C’est sous l’aspect d’une petite chauve-souris maigre et ébouriffée que Pippo arriva au centre de soins, depuis les Abruzzes, le 13 novembre 2012: sa découvreuse, professeur d’Université à Chieti, n’avait pas hésité à entreprendre un long et pénible voyage en train pour offrir une dernière chance à son protégé et lui permettre de retrouver un jour la liberté. Il sembla, pendant plusieurs mois, que ce rêve ne se réaliserait jamais. En effet, Pippo, vif et agité, ne cessait d’abîmer les plumes de sa queue chaque fois qu’elles repoussaient. Dès lors incapable de voler puisque les rectrices jouent un rôle capital en servant de gouvernail, il ressemblait en outre plus à un balai-brosse qu’à un martinet. Toutefois, son énergie et sa vitalité nous empêchaient de perdre espoir: « il est hors de question de l’euthanasier, attendons encore, il va y arriver », disions-nous!
Et il en fut ainsi, après des semaines et des mois d’attente angoissée. Pippo avait pour compagnons deux juvéniles, Hope et Emmett, ainsi que Joffrey, l’un des premiers adultes de la saison 2013. Ils partageaient tous les quatre un grand terrarium avec vue sur l’extérieur. Pippo avait ses habitudes : il se tenait de préférence dans son nid, sous une écharpe en laine polaire, dont il avait fait une sorte de tente. En janvier, il commença à muer. Les mois passèrent et l’été revint ; Pippo et ses camarades regardaient avec envie par la fenêtre.
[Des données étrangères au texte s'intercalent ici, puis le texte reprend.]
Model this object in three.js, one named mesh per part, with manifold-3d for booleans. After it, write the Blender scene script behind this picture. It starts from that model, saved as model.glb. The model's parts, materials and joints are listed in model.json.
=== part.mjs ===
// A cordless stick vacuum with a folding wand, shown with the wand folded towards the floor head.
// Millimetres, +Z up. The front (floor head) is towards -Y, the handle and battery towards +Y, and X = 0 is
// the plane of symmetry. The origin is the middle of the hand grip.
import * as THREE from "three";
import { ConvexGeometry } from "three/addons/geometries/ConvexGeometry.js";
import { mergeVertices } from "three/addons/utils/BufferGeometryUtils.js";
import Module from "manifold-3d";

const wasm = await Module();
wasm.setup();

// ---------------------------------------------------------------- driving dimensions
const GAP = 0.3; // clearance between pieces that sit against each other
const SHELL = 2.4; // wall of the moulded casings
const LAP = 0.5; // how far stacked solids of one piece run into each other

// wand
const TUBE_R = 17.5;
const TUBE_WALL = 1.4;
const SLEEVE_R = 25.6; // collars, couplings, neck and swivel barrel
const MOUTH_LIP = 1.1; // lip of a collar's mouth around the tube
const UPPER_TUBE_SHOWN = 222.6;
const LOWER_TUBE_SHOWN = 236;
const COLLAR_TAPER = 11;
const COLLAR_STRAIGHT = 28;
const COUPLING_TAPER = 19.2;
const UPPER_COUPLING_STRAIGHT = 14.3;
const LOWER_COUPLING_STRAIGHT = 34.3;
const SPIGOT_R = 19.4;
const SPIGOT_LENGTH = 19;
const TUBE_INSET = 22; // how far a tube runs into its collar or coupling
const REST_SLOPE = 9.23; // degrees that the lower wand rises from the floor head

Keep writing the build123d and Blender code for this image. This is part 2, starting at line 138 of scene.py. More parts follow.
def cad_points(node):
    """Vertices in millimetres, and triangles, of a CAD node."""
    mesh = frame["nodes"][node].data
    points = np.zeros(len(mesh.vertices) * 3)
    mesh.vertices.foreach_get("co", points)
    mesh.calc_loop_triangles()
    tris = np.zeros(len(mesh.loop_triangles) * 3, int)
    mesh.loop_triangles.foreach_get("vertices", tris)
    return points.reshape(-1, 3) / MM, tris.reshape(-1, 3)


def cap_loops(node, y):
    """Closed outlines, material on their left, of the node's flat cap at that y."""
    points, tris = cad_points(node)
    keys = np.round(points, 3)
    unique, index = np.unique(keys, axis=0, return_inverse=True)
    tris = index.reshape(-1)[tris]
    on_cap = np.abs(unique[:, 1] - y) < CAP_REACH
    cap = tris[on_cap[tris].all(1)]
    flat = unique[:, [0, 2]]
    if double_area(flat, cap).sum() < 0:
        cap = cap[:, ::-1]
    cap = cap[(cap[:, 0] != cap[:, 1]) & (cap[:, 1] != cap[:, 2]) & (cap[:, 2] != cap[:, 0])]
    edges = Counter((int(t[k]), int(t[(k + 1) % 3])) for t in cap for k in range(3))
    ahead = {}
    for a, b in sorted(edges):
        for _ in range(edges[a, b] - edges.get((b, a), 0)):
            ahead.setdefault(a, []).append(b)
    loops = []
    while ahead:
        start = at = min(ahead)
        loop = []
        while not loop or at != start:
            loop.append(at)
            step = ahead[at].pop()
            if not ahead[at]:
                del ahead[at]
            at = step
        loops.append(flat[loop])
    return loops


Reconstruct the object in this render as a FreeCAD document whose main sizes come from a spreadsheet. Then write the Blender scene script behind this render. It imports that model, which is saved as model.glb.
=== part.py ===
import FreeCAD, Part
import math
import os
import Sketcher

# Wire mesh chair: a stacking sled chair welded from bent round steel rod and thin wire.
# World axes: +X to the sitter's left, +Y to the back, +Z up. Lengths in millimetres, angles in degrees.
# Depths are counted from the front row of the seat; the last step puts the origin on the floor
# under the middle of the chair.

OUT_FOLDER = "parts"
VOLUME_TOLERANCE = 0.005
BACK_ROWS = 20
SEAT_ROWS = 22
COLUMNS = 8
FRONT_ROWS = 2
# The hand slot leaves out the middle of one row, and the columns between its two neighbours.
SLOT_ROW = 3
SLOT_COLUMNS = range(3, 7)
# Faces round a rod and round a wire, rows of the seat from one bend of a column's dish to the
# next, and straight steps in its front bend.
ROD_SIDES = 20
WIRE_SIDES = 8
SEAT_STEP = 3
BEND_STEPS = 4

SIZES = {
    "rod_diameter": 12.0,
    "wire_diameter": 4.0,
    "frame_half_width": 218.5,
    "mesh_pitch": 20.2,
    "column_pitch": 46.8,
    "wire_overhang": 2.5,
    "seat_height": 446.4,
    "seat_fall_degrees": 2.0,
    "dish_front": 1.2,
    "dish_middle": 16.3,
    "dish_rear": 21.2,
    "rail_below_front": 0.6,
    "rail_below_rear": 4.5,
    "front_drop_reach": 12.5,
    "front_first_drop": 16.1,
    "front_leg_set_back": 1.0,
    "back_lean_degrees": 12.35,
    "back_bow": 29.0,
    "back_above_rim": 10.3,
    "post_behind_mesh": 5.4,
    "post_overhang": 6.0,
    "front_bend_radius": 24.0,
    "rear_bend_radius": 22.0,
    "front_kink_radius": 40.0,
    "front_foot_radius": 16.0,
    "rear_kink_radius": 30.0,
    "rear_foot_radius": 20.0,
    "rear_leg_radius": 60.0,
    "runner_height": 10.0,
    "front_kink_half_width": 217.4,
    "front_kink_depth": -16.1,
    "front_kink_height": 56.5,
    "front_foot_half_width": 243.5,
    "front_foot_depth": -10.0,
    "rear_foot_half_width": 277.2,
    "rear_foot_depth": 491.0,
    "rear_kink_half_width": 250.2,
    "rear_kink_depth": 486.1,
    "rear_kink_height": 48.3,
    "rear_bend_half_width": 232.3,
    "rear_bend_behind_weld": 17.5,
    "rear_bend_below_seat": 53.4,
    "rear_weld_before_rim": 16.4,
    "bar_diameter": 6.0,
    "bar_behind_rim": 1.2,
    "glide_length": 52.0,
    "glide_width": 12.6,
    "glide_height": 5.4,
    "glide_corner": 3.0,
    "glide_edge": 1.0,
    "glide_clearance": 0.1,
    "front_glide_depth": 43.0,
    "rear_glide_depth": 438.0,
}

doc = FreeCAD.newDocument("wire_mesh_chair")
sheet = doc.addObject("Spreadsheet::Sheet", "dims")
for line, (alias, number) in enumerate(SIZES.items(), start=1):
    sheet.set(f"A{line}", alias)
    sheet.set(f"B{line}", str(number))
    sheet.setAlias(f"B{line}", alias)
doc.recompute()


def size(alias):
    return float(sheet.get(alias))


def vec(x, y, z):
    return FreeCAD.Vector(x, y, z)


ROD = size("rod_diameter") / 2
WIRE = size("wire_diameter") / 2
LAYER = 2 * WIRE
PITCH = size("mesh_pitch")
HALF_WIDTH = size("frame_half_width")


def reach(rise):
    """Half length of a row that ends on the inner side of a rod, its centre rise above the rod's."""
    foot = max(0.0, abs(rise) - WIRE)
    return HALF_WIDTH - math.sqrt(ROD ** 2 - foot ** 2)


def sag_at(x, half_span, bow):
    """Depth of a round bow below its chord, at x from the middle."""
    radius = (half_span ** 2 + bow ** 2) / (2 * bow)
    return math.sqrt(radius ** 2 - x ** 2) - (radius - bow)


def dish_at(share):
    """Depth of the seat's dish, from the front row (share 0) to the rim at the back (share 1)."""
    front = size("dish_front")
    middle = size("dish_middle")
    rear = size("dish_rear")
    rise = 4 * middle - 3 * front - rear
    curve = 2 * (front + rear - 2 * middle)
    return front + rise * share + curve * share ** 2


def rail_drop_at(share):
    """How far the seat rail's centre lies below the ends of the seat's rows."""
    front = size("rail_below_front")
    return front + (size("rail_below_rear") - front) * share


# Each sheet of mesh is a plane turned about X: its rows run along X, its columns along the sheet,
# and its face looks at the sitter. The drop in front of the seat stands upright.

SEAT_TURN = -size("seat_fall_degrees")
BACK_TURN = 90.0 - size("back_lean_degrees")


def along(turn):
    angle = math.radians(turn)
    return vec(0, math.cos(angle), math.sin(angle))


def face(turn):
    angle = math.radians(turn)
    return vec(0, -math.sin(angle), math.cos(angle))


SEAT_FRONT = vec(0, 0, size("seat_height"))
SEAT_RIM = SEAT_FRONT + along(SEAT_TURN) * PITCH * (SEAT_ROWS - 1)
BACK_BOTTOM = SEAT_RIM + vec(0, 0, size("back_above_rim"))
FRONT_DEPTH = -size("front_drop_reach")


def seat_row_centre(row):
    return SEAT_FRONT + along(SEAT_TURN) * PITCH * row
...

Puis le miracle se produisit: Pippo était devenu un magnifique oiseau, fort et bien emplumé. Neuf mois avaient été nécessaires pour cette métamorphose. Il put enfin s’entraîner au vol dans la salle de rééducation. Ses performances soulevèrent l’enthousiasme de tous: il semblait avoir volé toute sa vie! Il enchaînait les cercles, et lorsqu’il se dirigeait vers les rideaux, les rééducateurs se précipitaient: il ne devait en aucun cas abîmer ses plumes toutes neuves! Heureusement, tout se passa bien et il fut relâché le 3 septembre. Son départ nous réserva une belle frayeur. Contrairement aux autres martinets, qui prennent de l’altitude afin de pouvoir voler librement, il choisit la difficulté et se dirigea vers le mur de la maison d’en face! Il pila à un cheveu d’un arbre, effectua un demi-tour à toute vitesse, survola le toit du centre de soins avant de s’élever dans les airs. Après un tel spectacle, nous sommes pleinement rassurés sur son aptitude au vol ! Comme le dit si bien sa découvreuse italienne: « Avec Pippo, nous ne sommes jamais au bout de nos surprises! »."